## Exercise details
How does the data below read from its first line through the line containing "overlay_thickness = 0.8"? Print those lines exactly.

* Begin Source material *

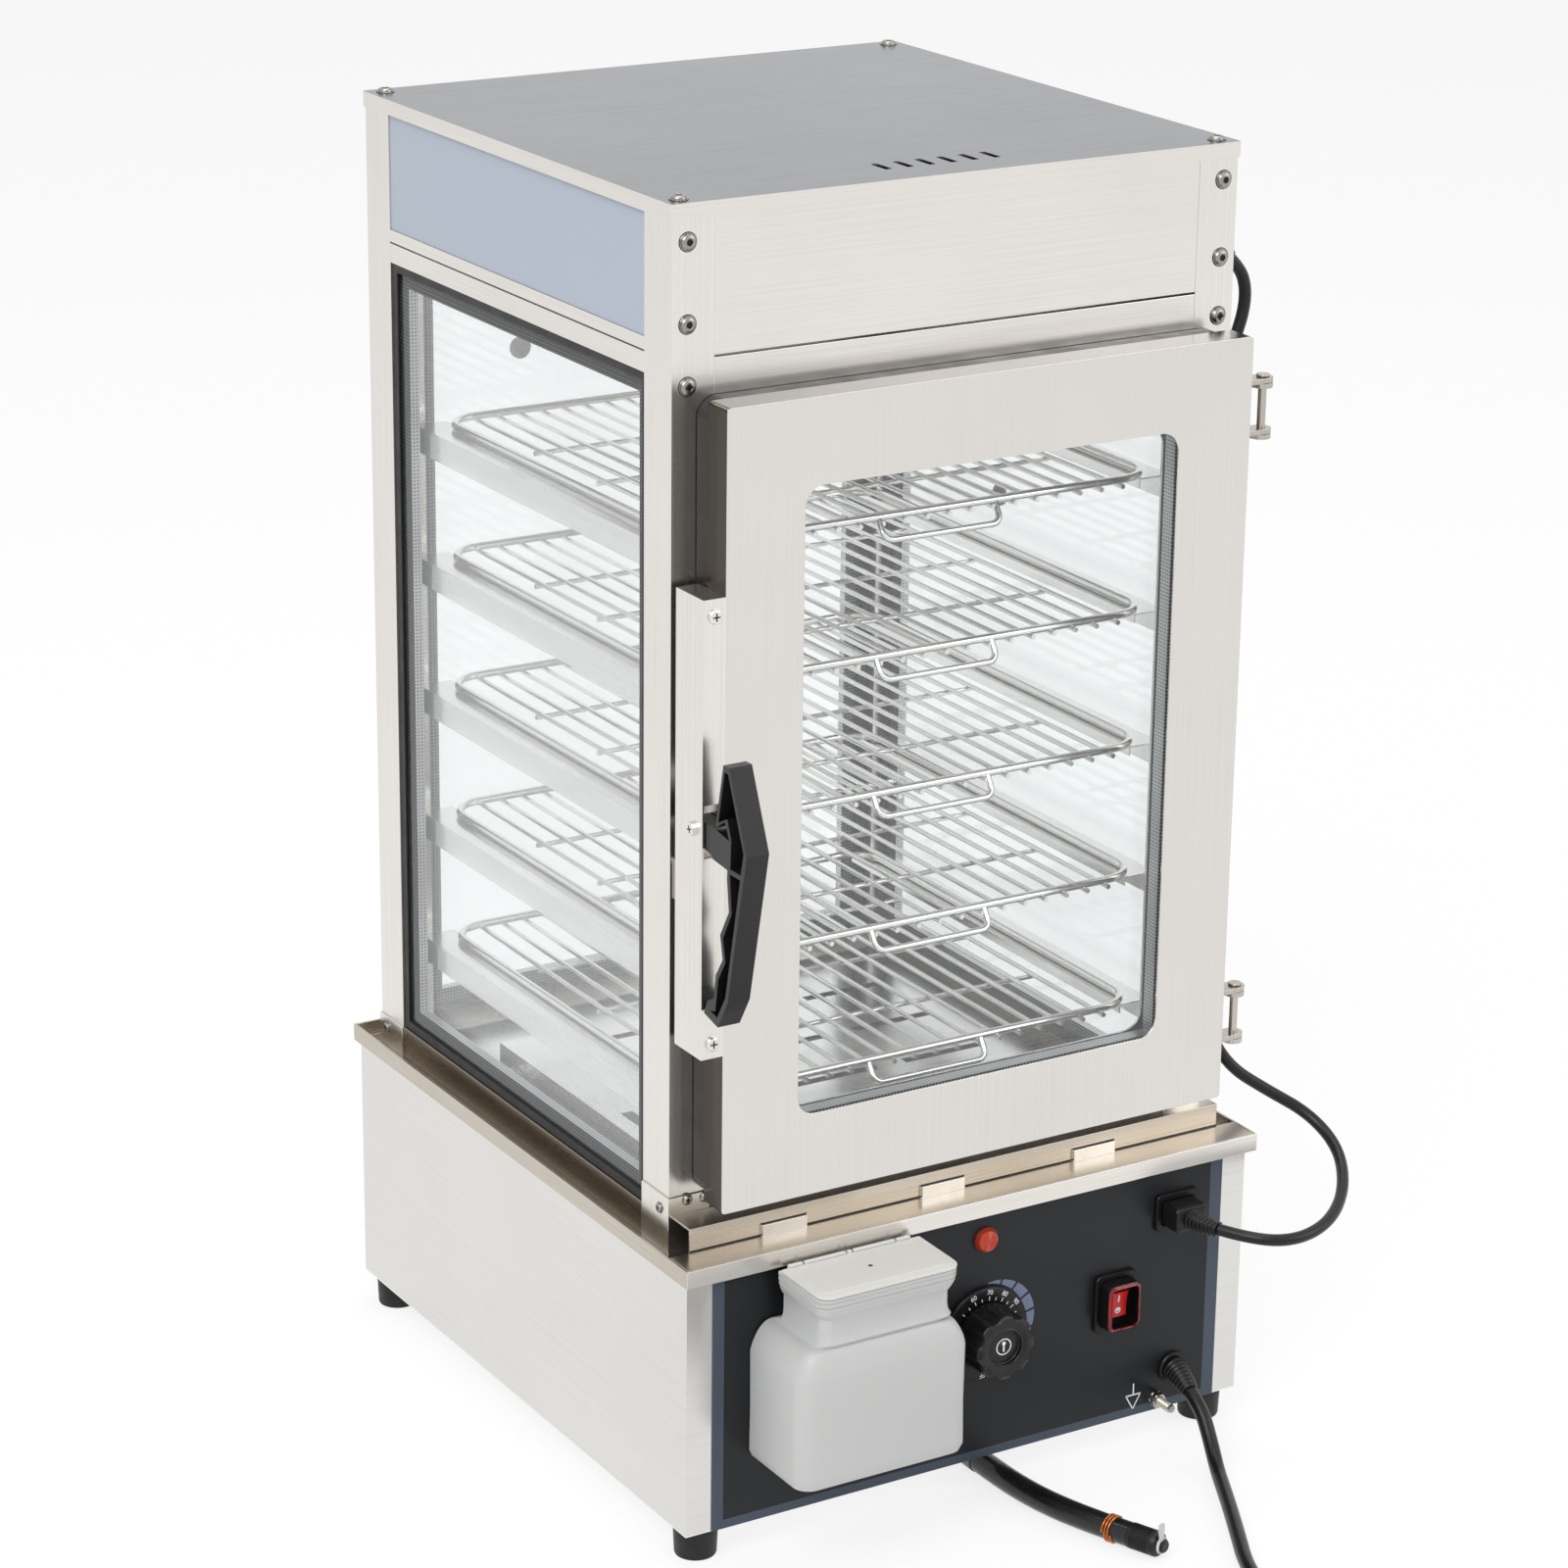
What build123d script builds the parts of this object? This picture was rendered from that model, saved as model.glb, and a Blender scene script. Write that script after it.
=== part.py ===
from build123d import *
import os
from math import atan2, cos, pi, radians, sin, tan

# An electric steam display cabinet for warm food: a water-tank base with the controls,
# and above it a glazed cabinet of five wire racks with a lit top. X is to the right,
# the door faces -Y, Z is up, and the floor is z = 0. y = 0 is the cabinet's middle.

# Base
foot_height = 20.0
foot_radius = 13.5
foot_inset = 15.5
base_width = 392.8
base_front_y = -223.3
base_back_y = 197.0
base_height = 161.6
base_sheet = 1.2
base_flange = 18.0
louvre_count = 8
louvre_pitch = 9.0
louvre_height = 3.0
louvre_half_length = 40.0
louvre_bottom = 40.0
panel_margin = 17.2
overlay_thickness = 0.8

# Drip rim around the top of the base
rim_side_overhang = 3.6
rim_front_overhang = 6.7
rim_back_overhang = 3.0
rim_height = 11.0
rim_sheet = 1.5
front_cover_depth = 22.5
sill_step_height = 14.5
sill_step_depth = 22.3
clip_width = 30.0
clip_height = 7.0
clip_thickness = 2.0
clip_xs = (-123.0, -14.0, 94.0)

# Water tank and what works in it
tank_half_width = 140.0
tank_front_y = -130.0
tank_back_y = 140.0
tank_depth = 92.0
tank_sheet = 1.0
tank_flange = 9.0
tank_clearance = 1.0
element_radius = 4.0
element_spacing = 60.0
element_height = 16.0
element_back_gap = 45.0
element_stub = 20.0
element_plate_height = 26.0
bulb_x = 62.0
bulb_lift = 12.0
bulb_radius = 3.0
bulb_length = 90.0
capillary_radius = 1.2
terminal_inset = 56.4
terminal_length = 60.0
terminal_count = 5
terminal_pitch = 11.0
cover_height = 13.0
cover_sheet = 1.0
cover_half_width = 157.0
cover_half_depth = 150.5
duct_width = 30.0
duct_height = 15.0
duct_length = 230.0
duct_x = -134.0
slot_length = 60.0
slot_width = 7.0
slot_xs = (-60.0, 20.0, 100.0)
slot_ys = (-90.0, -30.0, 30.0, 90.0)
duct_inset = 6.0
wing_knob_back = 35.0
wing_knob_rise = 8.0
knob_stem_radius = 2.0
knob_stem_length = 9.0

# Cabinet
cabinet_width = 373.0
cabinet_depth = 370.4
cabinet_height = 612.9
post_width = 26.5
post_depth = 30.2
post_sheet = 1.2
cover_lip = 9.0
top_sheet = 1.2
light_box_height = 76.0
lower_rail_height = 34.0
fascia_gap = 1.2
side_rail_height = 21.3
side_sill_height = 20.4
rail_depth = 17.0
rail_sheet = 1.2
sill_height = 49.0
shoe_height = 35.0
shoe_sheet = 1.2
panel_thickness = 3.0
panel_inset = 1.0
ceiling_sheet = 1.2
batten_half_length = 145.0
batten_half_width = 14.0
batten_height = 12.0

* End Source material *

## Task result
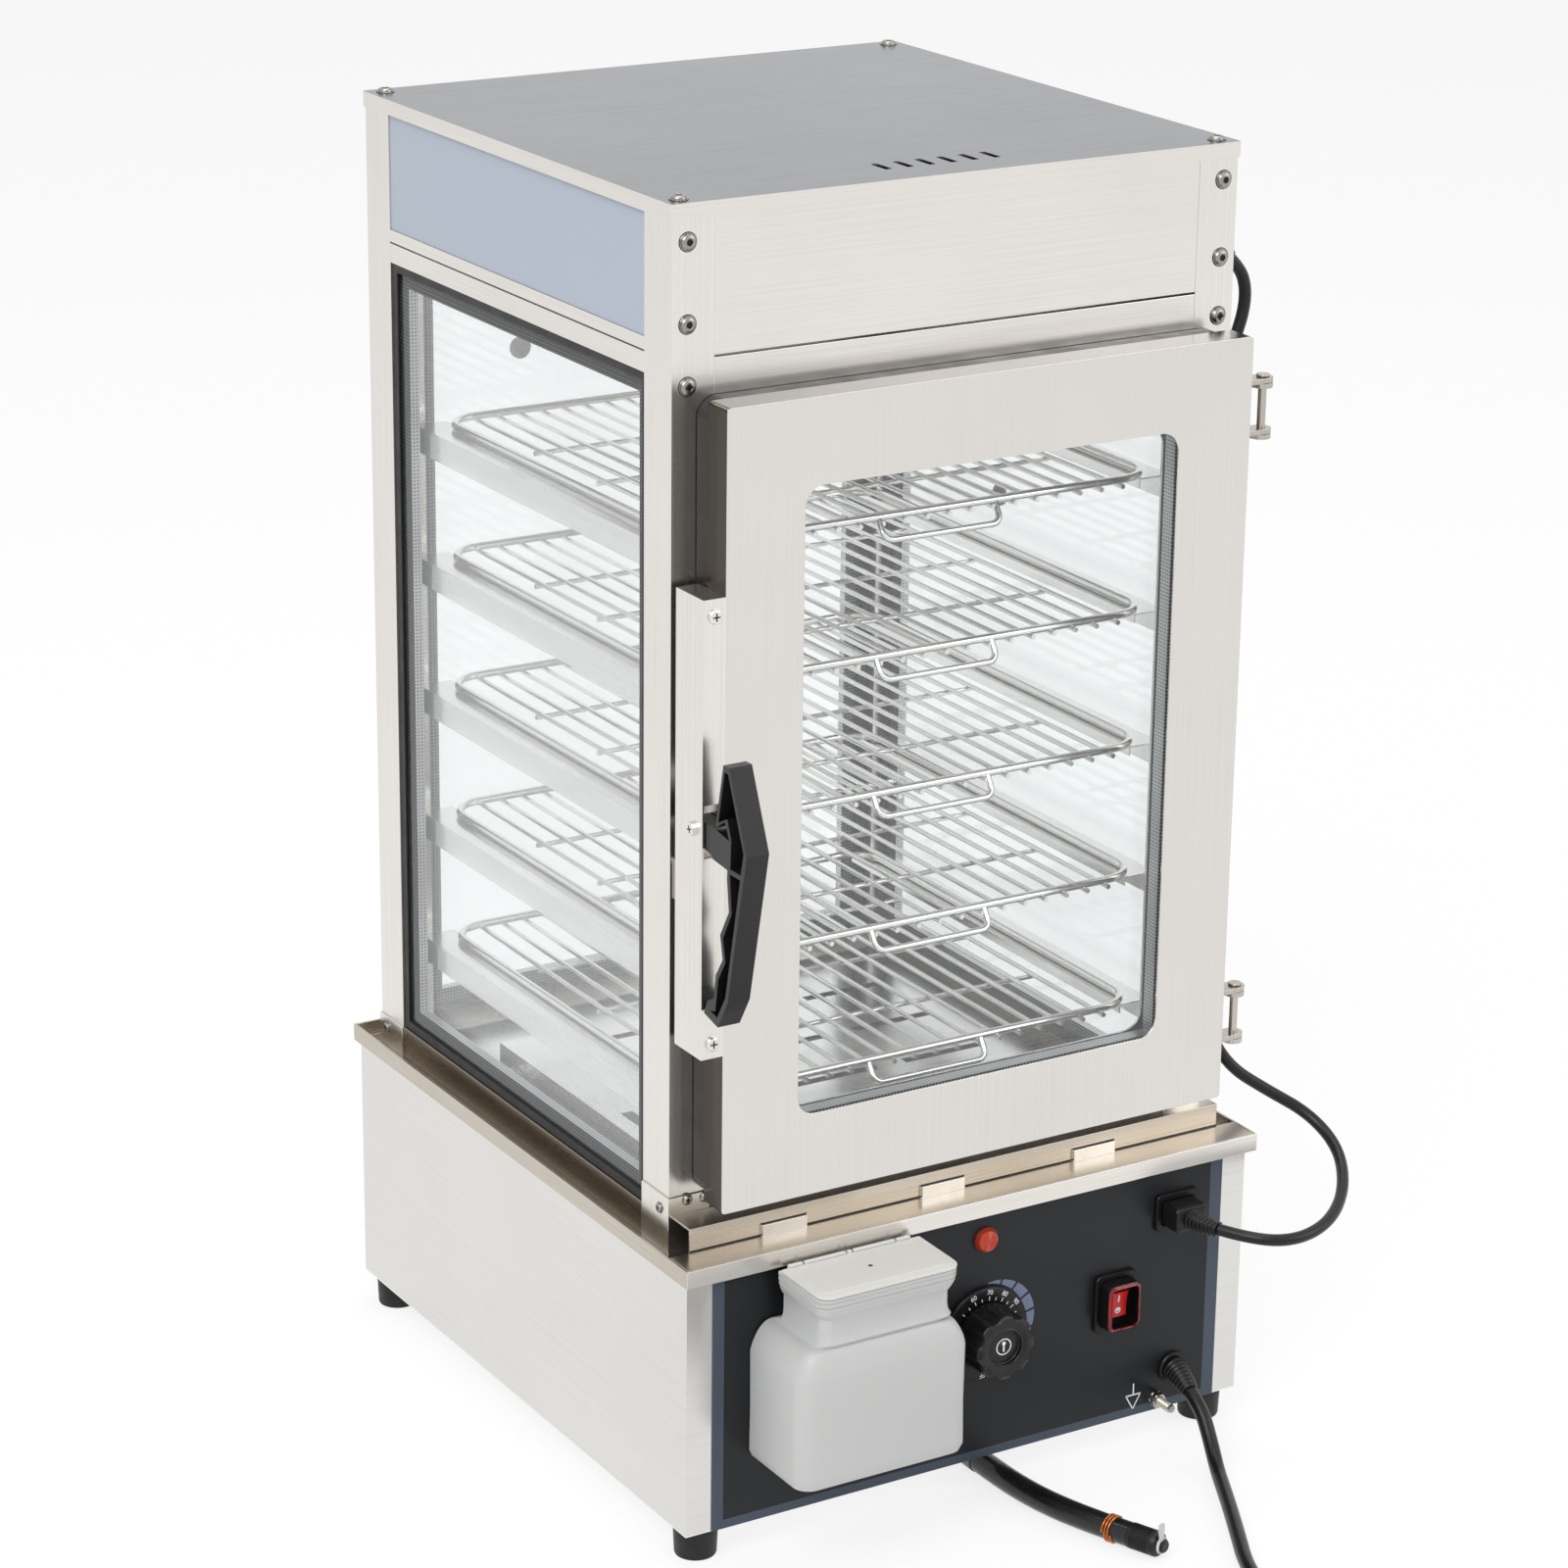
What build123d script builds the parts of this object? This picture was rendered from that model, saved as model.glb, and a Blender scene script. Write that script after it.
=== part.py ===
from build123d import *
import os
from math import atan2, cos, pi, radians, sin, tan

# An electric steam display cabinet for warm food: a water-tank base with the controls,
# and above it a glazed cabinet of five wire racks with a lit top. X is to the right,
# the door faces -Y, Z is up, and the floor is z = 0. y = 0 is the cabinet's middle.

# Base
foot_height = 20.0
foot_radius = 13.5
foot_inset = 15.5
base_width = 392.8
base_front_y = -223.3
base_back_y = 197.0
base_height = 161.6
base_sheet = 1.2
base_flange = 18.0
louvre_count = 8
louvre_pitch = 9.0
louvre_height = 3.0
louvre_half_length = 40.0
louvre_bottom = 40.0
panel_margin = 17.2
overlay_thickness = 0.8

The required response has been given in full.